Nope. If you use a sintered iron disc and it chatters you have way too much base load. I run about 600 pounds of base pressure and that's plenty. No chatter. Smooth engagement. I'll never run anything else. Been doing it since 2001 and I'd never consider anything else.
Only 600 lbs plate load?? Is that fixed load, or centrifugal assist? You must be able to push the clutch pedal with one finger ;)
I've only driven mine as far as the street...turned around and went back to the garage to finish body and paint. GETTIN CLOSE!
That's what I have on it now. I've had it as high as 900 when I was breaking the disc in, and they come in from the outside to the center. Even at 900 it won't chatter. I'm very careful with the plate load that low for just screwing off on the street because it's real easy to drive through the clutch if you're not careful. I know guys running as high as 1500 base pressure on the street and they don't get chatter either. But that's a TON of load for the disc. You hit the car with bite and that much plate load and it will probably break parts. I also use a little counter weight. I think is 8 grams on three levers, so 24 grams total. I also have some custom made fingers that actually delay the the counter weight a bit. My pressure plate is adjustable so I can change the plate pressure easily.
So, what kind of pressure plate has that adjustment range? Is it super expensive? What could I expect to use in my current combo, mostly street, a little strip? I'm guessing more than 500 but less than 600 ft-lb (without the nitrous). I know this sort of question gets complicated quickly, just trying to get a general idea what to upgrade to if (when?) I drive over my Centerforce ;)

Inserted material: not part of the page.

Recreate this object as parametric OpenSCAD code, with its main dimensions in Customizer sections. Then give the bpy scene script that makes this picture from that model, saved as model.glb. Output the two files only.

Now you can buy a 10 Long pressure plate and that's what I would have used had I not already had this stuff. I use a McLeod B&B/Long cover. Cale Aronson still has adjusters and parts for those covers. He did mine. He may have enough pieces to put one together, or you can just buy the Long cover and you'll have way more adjustment than I have. I think I go down to 400 and can get as high as 1000 pounds. You can get much more adjustment with the Long cover, if you think you need it. Black Magic clutches is Cale's business.